After debuting in 1995 and splitting time with Joe Girardi through 1999, Jorge Posada finally established himself in 2000. He gets lost in the shuffle of players like Derek Jeter and Mariano Rivera, as well as Yankee imports like Randy Johnson and Alex Rodriguez. However, Posada has been a key component to the Yankee run for the last six years. His raw stats are impressive enough, but it is even more instructive to look at his VORP and his rank among AL catchers in this category. VORP is an offensive measure of a player's offensive value compared to a freely available replacement level player. Below are Posada's VORP from the year 2000 through last year (with his rank in the AL amongst catchers in parenthesis).

2000: 63.6 (1)
2001: 42.1 (2)
2002: 48.7 (1)
2003: 61.5 (1)
2004: 48.9 (3)
2005: 32.6 (4)

That's a damn good offensive player. Even last year, in a year that was down for him, he provided more offense than all but 3 other catchers in the league.

So why is this a problem?

The first problem is his age. He will be 34 next season, and while many players have excelled past this age, very few of them have been catchers.

The second problem has been his workload. Including playoffs, he's caught close to 1200 games in his career.

The third problem? His contract. From the site, Posada signed a 5 Year contract worth 51M. It included a 15 million dollar signing bonus paid over 5 years.
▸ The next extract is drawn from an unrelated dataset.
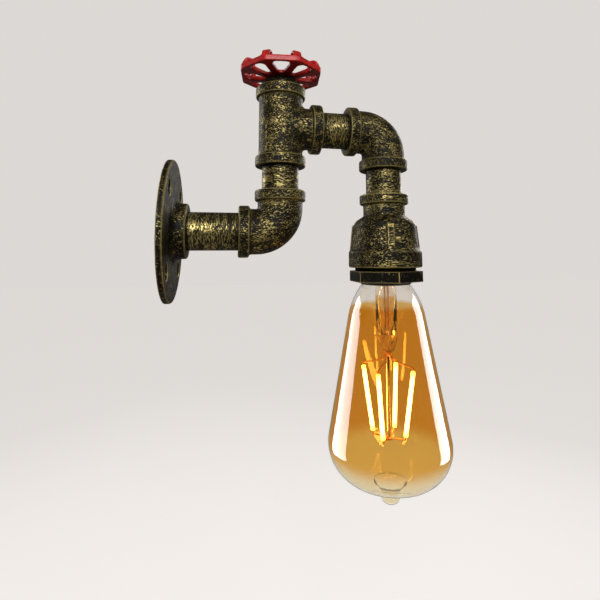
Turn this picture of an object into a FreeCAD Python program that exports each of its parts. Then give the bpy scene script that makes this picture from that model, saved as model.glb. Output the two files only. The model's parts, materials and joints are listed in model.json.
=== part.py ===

The breakdown by year:

2002: 4M + 1.5M signing bonus
2003: 5M + 2.0M signing bonus
2004: 6M + 3.0M signing bonus
2005: 8M + 4.0M signing bonus
2006: 9M + 4.5M signing bonus

It's tough to say that the Yankees have not gotten their money's worth to this point, particularly if you look at a stat like Baseball Prospectus's WARP1, which is a player's Wins Above Replacement, incorporating offense and defense.

2002: 7.3 wins
2003: 8.9 wins
2004: 6.8 wins
2005: 4.8 wins

The late Doug Pappas, who did a lot of wonderful work in the area of baseball and economics, developed a system to calculate the dollars per marginal wins which showed that a win is usually worth around $2M to a team's bottom line, although for a big market team like the Yankees this may be a low estimate. Using Doug's formula, we can assess that Posada has been worth:

2002: $14.6M
2003: $17.2M
2004: $13.6M
2005: $9.6M

So far, the Yankees have come out ahead if you assess Posada's contract in this manner, as he's provided $55M in marginal win value while costing the team $33.5M.

So how is this a problem again?

The first problem showed up this year, as Posada cost the Yankees $12M for $9.6M in value. Posada will cost the Yankees $13.5M next year, and it is unlikely that he will provide much more value than last year. In fact, more age-related decline should probably be expected. Suddenly, the $16.5M advantage the Yankees have accrued so far will drop down to roughly $11M.

Then comes 2007. Posada's option for $12M will vest if he catches 330 games between 2004 and 2006.

2004-2005 Games caught: 267

Games caught that will trigger the 2007 Option in 2006: 63.

If the option does not vest automatically, the Yankees can buy him out for $4 million. If it does vest, he gets the $4 million buyout in 2008. There are some stories that if 2007 gets vested, he gets an option for 2008, but I can't confirm this anywhere but in this Daily News article, and none of the other MLB salary sites I checked mention this option, so I will assume it is not an issue.

There are rumors around now that the Yankees are actively shopping Posada now. However, if he is not attractive to the team that can most afford him, why would he be attractive to anyone else? Also, if he's traded, who do the Yankees sign to catch? Ramon Hernandez is a decent catcher who will likely be overpaid by the Mets. Bengie Molina is a good defensive catcher who can't hit aside from one fluke season and is not all that young either. The farm is barren. One name you hear fairly frequently now is Kenji Jojima. a 29 year old from Japan with a very good defensive reputation as well as being a talented hitter. There would certainly be communication issues with someone like Jojima though.

This is a mess. If the Yankees trade Posada, they are going to be worse. If the only option is to trade him for another team's bad contract, it makes no sense either. Playing Posada at a position besides catcher is also a less than optimal solution because he probably doesn't hit enough to carry DH or 1B, and then who catches anyway?

It's really unfortunate that the Yankees felt the need to include Dioner Navarro in the Randy Johnson trade. Arizona didn't want him, and ended up dumping him in the Shawn Green trade when Los Angeles would plausibly have taken any warm body just to get rid of Shawn Green's contract. Navarro will probably never hit for much power, but has put up a .356 OBP in his limited major league time at ages 20 and 21, as well as a .366 OBP in AAA for the Dodgers last year. He also gets positive reports on his defense.

I think it's pretty likely that Posada will be the Yankees starting catcher in 2006, and that his option will vest in 2007. Provided he declines only slightly from the level he was at last year for the next two years, it's not the worst situation in the world. For 2006 and 2007, Posada would cost the Yankees about $29.5 million(if you factor in the $4M buyout), for about $15 million in marginal value(WAG). The contract still ends up ahead for the Yankees, but probably only by $1 million or so.